(Stored items from a collection)

[BEGIN]

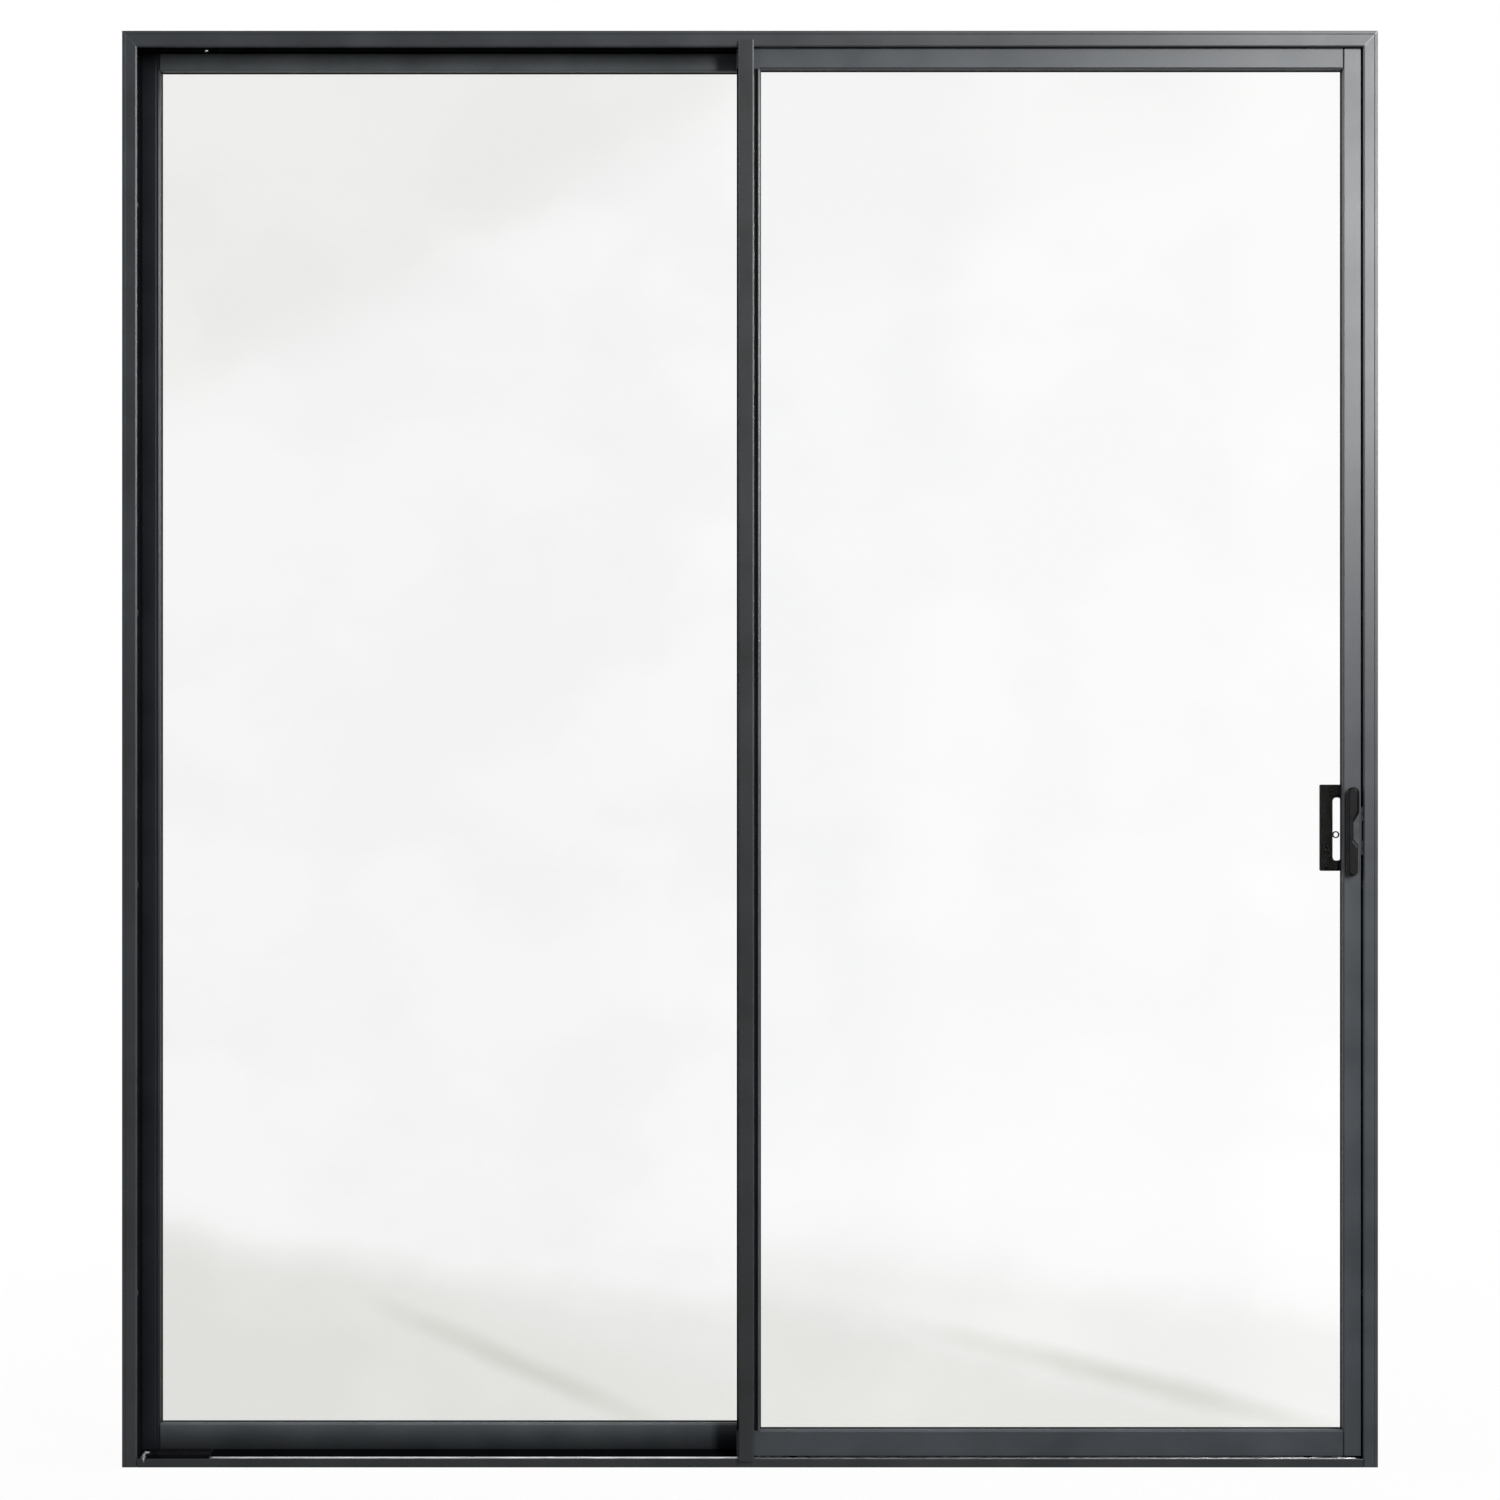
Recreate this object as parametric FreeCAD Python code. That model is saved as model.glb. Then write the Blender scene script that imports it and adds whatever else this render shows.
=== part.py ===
"""Two-panel aluminium sliding patio door: a fixed glazed panel on the left in the rear
channel, and a glazed panel that rolls to the left in the front channel.

Millimetres. X runs to the right, Y runs away from the room, Z is up. The origin is on the
flat underside of the sill, at the middle of the opening and of the frame's depth.
"""
import FreeCAD, Part
import math
import os

V = FreeCAD.Vector

# Frame: overall size and the section shared by the head and the jambs
frame_width = 1836.0
frame_height = 2100.0
frame_depth = 100.0
frame_wall = 2.0
jamb_face = 21.6
jamb_web_inset = 15.7
head_face = 23.7
head_web_inset = 18.6
mid_rib_height = 3.0
mid_rib_offset = 46.3
lip_thickness = 3.0
lip_bevel = 2.0
lip_round = 0.9
face_groove_inset = 5.0
face_groove_width = 1.2
face_groove_depth = 0.5
screw_port_outer = 8.0
screw_port_gap = 3.6
flat_between_rounds = 0.02

# Sill members
sill_lip_height = 12.4
sill_rear_lip_height = 17.0
sill_plate = 2.0
track_rib_height = 7.0
track_rib_thickness = 2.4
track_cap_height = 9.5
track_cap_width = 5.0
mid_rib_sill_height = 9.0
ledge_height = 11.4
ledge_front_gap = 2.0

# Panels: shared glazing section
panel_depth = 34.0
panel_setback = 8.0
panel_gap = 19.0
panel_wall = 1.6
panel_edge_round = 1.0
pocket_depth = 10.0
throat_width = 12.0
rail_foot = 4.0
glass_thickness = 6.0
glass_bite = 8.0
rear_lip_inset = 3.2
bead_bevel = 2.6
bead_groove_inset = 5.6
bead_groove_width = 2.4
bead_groove_depth = 0.9
gasket_stand = 1.2
gasket_grip = 3.0
gasket_gap = 0.2

# Sliding panel
lock_stile_width = 27.0
lock_stile_gap = 1.3
meeting_stile_left = -19.4
meeting_stile_width = 34.4
sliding_bottom = 15.0
sliding_top_gap = 0.5
sliding_bottom_rail = 37.5
sliding_top_rail = 30.0

# Fixed panel
fixed_left_stile_width = 27.2
fixed_meeting_left = -18.2
fixed_meeting_width = 33.2
fixed_bottom_rail = 38.0
fixed_top_rail = 25.7

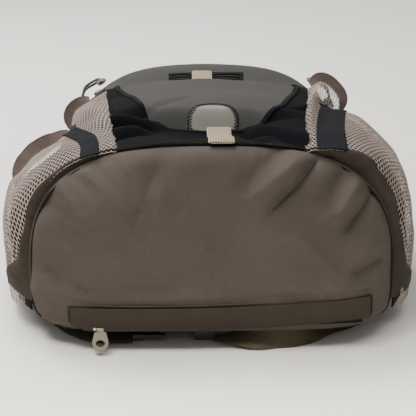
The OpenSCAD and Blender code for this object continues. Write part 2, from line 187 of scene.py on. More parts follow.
class Skin:
    """A lofted envelope. A place on it is (s, t): the distance round the section from the front's
    middle line, positive to the right, and the station along the pack."""

    STEP = 2.0

    def __init__(self, stations):
        self.w, self.top, self.tilt = (Track([(row[0], row[k]) for row in stations]) for k in (1, 2, 3))
        self.t0, self.t1 = stations[0][0], stations[-1][0]
        rows = int((self.t1 - self.t0) / self.STEP) + 2
        self.rows = np.linspace(self.t0, self.t1, rows)
        turn = np.linspace(0, math.pi, 721)
        raw = self.section(self.rows[:, None], math.pi / 2 - turn[None, :])
        run = np.cumsum(np.linalg.norm(np.diff(raw, axis=1), axis=2), axis=1)
        run = np.concatenate([np.zeros((rows, 1)), run], axis=1)
        self.reach = float(run[:, -1].min())
        self.s = np.arange(0, self.reach, self.STEP)
        self.p = np.stack(
            [np.stack([np.interp(self.s, run[r], raw[r, :, k]) for k in range(3)], -1) for r in range(rows)]
        )
        across = np.gradient(self.p, axis=1)
        along = np.gradient(self.p, axis=0)
        self.n = unit(np.cross(across, along))

    def section(self, t, angle):
        w, top, tilt = self.w(t), self.top(t), self.tilt(t)
        h = (top - BACK_Z) / np.cos(tilt)
        up, down = h * (1 - MID_FRAC), h * MID_FRAC
        c, s = np.cos(angle), np.sin(angle)
        front = s >= 0
        n = np.where(front, FRONT_N, BACK_N)
        x = w * rounded_unit(c, n)
        q = -up + np.where(front, up, down) * rounded_unit(s, n)
        return np.stack(np.broadcast_arrays(x, t + q * np.sin(tilt), top + q * np.cos(tilt)), -1)

    def look_up(self, table, s, t):
        s, t = np.broadcast_arrays(np.asarray(s, float), np.asarray(t, float))
        side = np.where(s < 0, -1.0, 1.0)
        i = np.clip((t - self.t0) / (self.t1 - self.t0) * (len(self.rows) - 1), 0, len(self.rows) - 1.001)
        j = np.clip(np.abs(s) / self.STEP, 0, len(self.s) - 1.001)
        i0, j0 = i.astype(int), j.astype(int)
        fi, fj = (i - i0)[..., None], (j - j0)[..., None]
        low = table[i0, j0] * (1 - fj) + table[i0, j0 + 1] * fj
        high = table[i0 + 1, j0] * (1 - fj) + table[i0 + 1, j0 + 1] * fj
        out = low * (1 - fi) + high * fi
        out[..., 0] *= side
        return out

    def at(self, s, t, off=0.0):
        """Points of the skin, moved out along its normal by off."""
        off = np.asarray(off, float)
        return self.look_up(self.p, s, t) + self.look_up(self.n, s, t) * off[..., None]

    def normal(self, s, t):
        return unit(self.look_up(self.n, s, t))

    def s_of_x(self, x, t):
        """The s at which the skin has that x, on the front."""
        s = np.asarray(x, float) * 1.0
        for _ in range(14):
            s = s + (x - self.at(s, t)[..., 0])
        return s

    def s_of_z(self, z, t):
        """The positive s at which the side of the skin has that height."""
        low = np.zeros(np.broadcast(z, t).shape)
        high = np.full(low.shape, self.reach)
        for _ in range(24):
            middle = 0.5 * (low + high)
            above = self.at(middle, t)[..., 2] > z
            low = np.where(above, middle, low)
            high = np.where(above, high, middle)
        return 0.5 * (low + high)

    def t_of_y(self, s, y):
        """The station at which the skin, at that s, has that y."""
        t = np.broadcast_to(np.asarray(y, float), np.shape(s)) * 1.0
        for _ in range(12):
            t = t + (y - self.at(s, t)[..., 1])
        return t


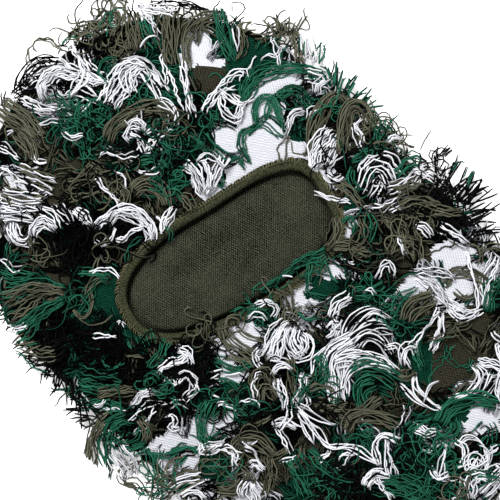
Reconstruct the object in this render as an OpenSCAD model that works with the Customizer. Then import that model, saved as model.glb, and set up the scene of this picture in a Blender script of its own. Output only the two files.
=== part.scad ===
// Fringed camouflage hood (a ghillie style balaclava), laid flat on its back with the face up.
// X runs across the hood, +Y runs to the crown and +Z points out of the face.
// The origin is on the surface that the hood lies on, at the middle of its bounding box.

/* [Hood] */
// Width of the knitted tube, laid flat
hood_w = 212; // [190:1:240]
// Length of the fabric from crown to neck hem
hood_len = 336; // [300:1:380]
// Height of the rounded crown
crown_h = 105; // [80:1:130]
// Head room between the two linings, in the middle
head_room = 9; // [7:0.5:14]

/* [Eye opening] */
// Length of the opening, inside its binding
eye_len = 118; // [100:1:124]
// Height of the opening, inside its binding
eye_h = 52; // [40:1:60]
// How much higher the opening is at its fuller end
eye_full = 2.5; // [0:0.5:4]
// Tilt of the opening's long axis, in degrees
eye_tilt = -17; // [-25:1:5]
// Distance from the crown's edge to the opening's centre
eye_drop = 142; // [130:1:155]
// Sideways shift of the opening from the hood's centre line
eye_shift = 3; // [-8:1:8]
// How far the back's lining puffs up under the opening
puff = 10; // [6:0.5:11]

/* [Fabric] */
// Thickness of the jacquard outer knit
outer_t = 1.6; // [1.2:0.1:2.2]
// Thickness of the jersey lining
lining_t = 1; // [0.7:0.1:1.4]
// Width of the rolled binding round the eye opening
binding_w = 7.5; // [6:0.5:9]
// How far the binding stands above the outer knit
binding_rise = 3; // [2:0.5:4]
// Distance between the overlock stitches on the binding
stitch_pitch = 2.5; // [2:0.1:4]
// Diameter of the overlocked side seam
seam_d = 3.4; // [3:0.1:4]
// Width of the flap that the neck hem folds inside
hem_w = 7; // [5:0.5:9]

/* [Fringe] */
// Depth of the cut yarns on the face side
front_pile = 9; // [6:0.5:12]
// Depth of the cut yarns that the hood lies on
back_pile = 6; // [5:0.5:8]
// How far the yarns hang past the fabric's edge
overhang = 12; // [8:1:16]
// Gap between neighbouring patches of fringe
patch_gap = 1.2; // [0.8:0.1:2]
// Depth of the grooves between the locks of yarn in one patch
groove = 1.6; // [0.5:0.1:3]

/* [Hidden] */

WHITE = "whitesmoke";
GREEN = "#0f4632";
OLIVE = "#4b4a3a";
BLACK = "#0c0d0d";

ease = 0.15;                            // clearance between neighbouring layers
wrap_t = 1.2;                           // cloth of the binding and the hem, folded over an edge
half_w = hood_w / 2;
crown_y = hood_len / 2;                 // crown's edge
hem_y = -hood_len / 2;                  // neck hem's edge
arch_y = crown_y - crown_h;             // where the straight sides end
eye_c = [eye_shift, crown_y - eye_drop];
eye_power = 2.5;                        // superellipse: 2 is an ellipse, more is squarer
full_turn = 32;                         // direction in which the opening is fuller, off its own axis
full_spread = 34;                       // angle over which that falls off
dome_share = 0.34;                      // share of the half width over which the dome rises

back_z = back_pile;                     // underside of the outer knit's back
lining_back_z = back_z + outer_t;
mouth_z = lining_back_z + lining_t;     // floor of the head room
lining_front_z = mouth_z + ease;        // at the side seam, before the dome
outer_front_z = lining_front_z + lining_t + ease;
face_z = outer_front_z + outer_t;       // top of the outer knit at the side seam
brow_z = face_z + head_room;            // top of the outer knit round the eye opening
cut_g = wrap_t + ease;                  // from the opening's edge back to the cloth's cut edge

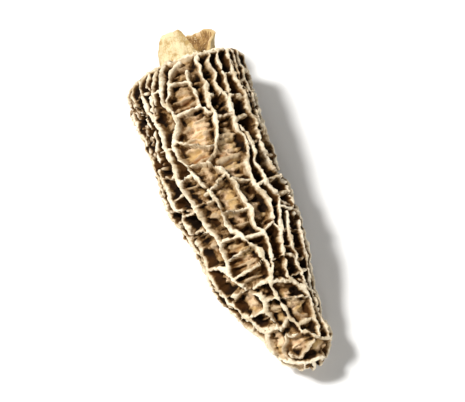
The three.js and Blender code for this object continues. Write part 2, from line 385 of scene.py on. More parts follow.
FOLDS = [                       # cross folds of the upper side
    [(3.7, -24), (4.1, -14), (4.5, -4)], [(7.6, -33), (8.7, -29), (8.8, -4)], [(12, -39), (14.8, -1)],
    [(15.8, -34), (17.2, -9)], [(21.3, -23), (19.6, 2)], [(24.8, -18), (25.1, 8)],
    [(29.2, -12), (29.6, 10)], [(7.1, 9), (7.6, 28)], [(10.7, 5), (11.1, 25)],
    [(29.3, 10), (28.2, 26)], [(20.4, 4), (21.6, 25)], [(16.5, 32), (15.7, 48), (14.3, 66)],
    [(25.6, 45), (26.2, 66)], [(17.9, -43), (17.8, -28)], [(22.4, -40), (22.6, -19)],
    [(28.3, -39), (28.6, -14)], [(31.6, -39), (30.6, -8)], [(34, -42), (33.2, 1)],
    [(36.2, -33), (35.7, 1)], [(38.4, -24), (38.8, -3)], [(43.1, -34), (41.7, -2)],
    [(21.4, -61), (22.9, -40)], [(26.2, -64), (26, -40)], [(36.5, -74), (35.9, -41)],
    [(39.3, -74), (39.7, -29)], [(41.2, -70), (42.3, -34)], [(3.5, -54), (4.3, -33)],
    [(12.4, -51), (12.8, -41)], [(38.9, 0), (39.4, 44)], [(43.2, 1), (42.6, 40)],
    [(33.6, 10), (33.2, 28)], [(36.3, 1), (36.7, 27)], [(22.5, 27), (22.3, 41)],
    [(26.4, 30), (26.2, 44)],
]
FRONT_TALL, FRONT_SAG = 0.94, 0.05
FRONT_FOLDS = [                 # short ridges over the blunt front of the tip
    [(48.1, -22), (48.8, -50), (48.6, -110), (47.6, -125)],
    [(48.2, 35), (48.9, 80), (48.7, 130), (48.2, 140)],
    [(48.2, 5), (49.1, 10), (49.1, 170), (48.3, 178)],
    [(48.1, 75), (48.7, 95), (48.0, 112)],
]
TIP_TALL, TIP_SAG = 0.85, 0.15
TIP_FOLDS = [                   # folds inside the last pit
    [(43.4, -26), (44.6, -38), (45.3, -52), (46.4, -58), (47.2, -50)],
    [(46.0, 18), (46.9, -8), (47.3, -30), (46.2, -46)],
]
LOW_TALL, LOW_SAG = (0.35, 0.5), 0.2
LOW_FOLDS = [                   # folds that stay low in the pits
    [(6.9, -31), (6.6, -4)], [(10.6, -30), (11.2, 0)], [(13.4, 6), (13.9, 28)], [(17.3, 0), (17.2, 30)],
    [(24.3, 10), (25.2, 28)], [(19.2, -40), (19.5, -25)], [(27, -19), (27.3, 4)],
]
LADDERS = [                     # neighbours joined by folds at uneven steps, from one place to another
    ("left_under", "left", 2.5, 43), ("left", "left_inner", 2, 30), ("left_inner", "slope", 2, 29),
    ("top_right", "right", 2.5, 13), ("right", "right_under", 2, 42), ("right_inner", "right", 19, 42),
    ("top_right", "right_inner", 30, 31),
]
WRINKLED = [                    # neighbours with low wrinkles between them, from one place to another
    ("left_inner", "slope", 2, 29), ("slope", "top_left", 1, 42), ("top_left", "top", 1, 33),
    ("top", "top_right", 1, 29), ("top_right", "right_inner", 14, 31), ("top_left", "right_inner", 34, 43),
]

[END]

Required work: Return only the number of lines in the data that contain "render".

Right answer: 2